Now, to be clear, here’s what Dr. Hahn didn’t do in his remarks. He didn’t commit to solving the problem with transparent labels within 60 days of confirmation, as Sen. Baldwin urged. He also didn’t explicitly take a pro-transparency position. But those types of pledges aren’t to be expected in confirmation hearings, in which nominees tend to be non-committal in the interests of not being hemmed into positions before starting the job, especially on controversial issues.

An explicit embrace of our position was never going to come from that hearing, so there’s no surprise there. But what did come was an acknowledgment that plant-based product use of dairy terms is a problem that needs to be fixed – and that is light-years away from the lack of attention this issue has received from FDA for decades. Ever since then-Commissioner Gottlieb made his famous “almonds don’t lactate” remark in July 2018, we have worked hard to keep this issue on the public radar, through raising the issue in media and supporting your grass-roots efforts. Dr. Stephen Hahn’s awareness and commitment on the issue shows that those efforts are paying off.

That also means that now, more than ever, those efforts need to continue. We must keep reminding FDA that consumers need to know what their food and beverages are and what they’re not, and how transparency in labeling terminology is important to consumer understanding of nutritional content, just as the nutrition facts panel is. We also need to let the public know what our positions are, and what they are not – we support innovation and responsible competition, but we are opposed to products needlessly misleading consumers with false marketing just to make a buck.

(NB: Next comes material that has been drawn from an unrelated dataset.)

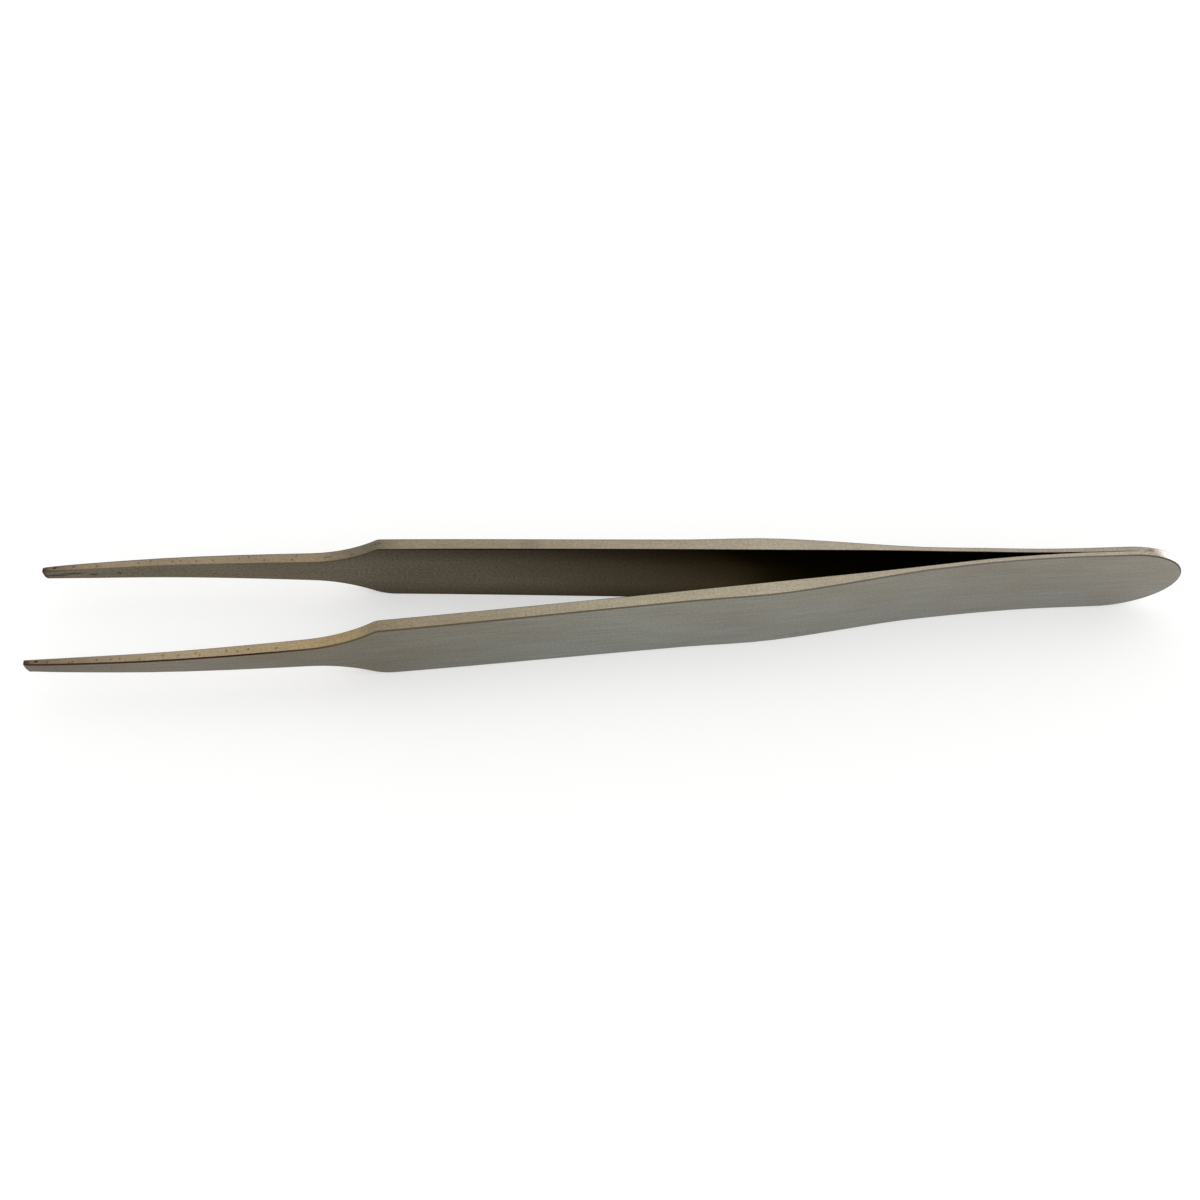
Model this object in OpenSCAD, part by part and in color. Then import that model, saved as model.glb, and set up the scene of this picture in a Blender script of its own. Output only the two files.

We will remain leaders in this fight. We urge you to let FDA know that labeling transparency is an important public-health issue; to remind your neighbor that no, it’s not “milk” if it doesn’t come from a mammal; and to tell your lawmaker of the importance of the DAIRY PRIDE Act should FDA decide not to act. And of course, congratulate Dr. Stephen Hahn should he be confirmed in his new job – with a reminder to do what’s right regarding the use of dairy terms on labels. (You can find him on Twitter.)

As always, we’re optimistic that this issue will be resolved in consumers’ favor, with FDA putting an end to deceptive labeling.  Let’s seize this opportunity.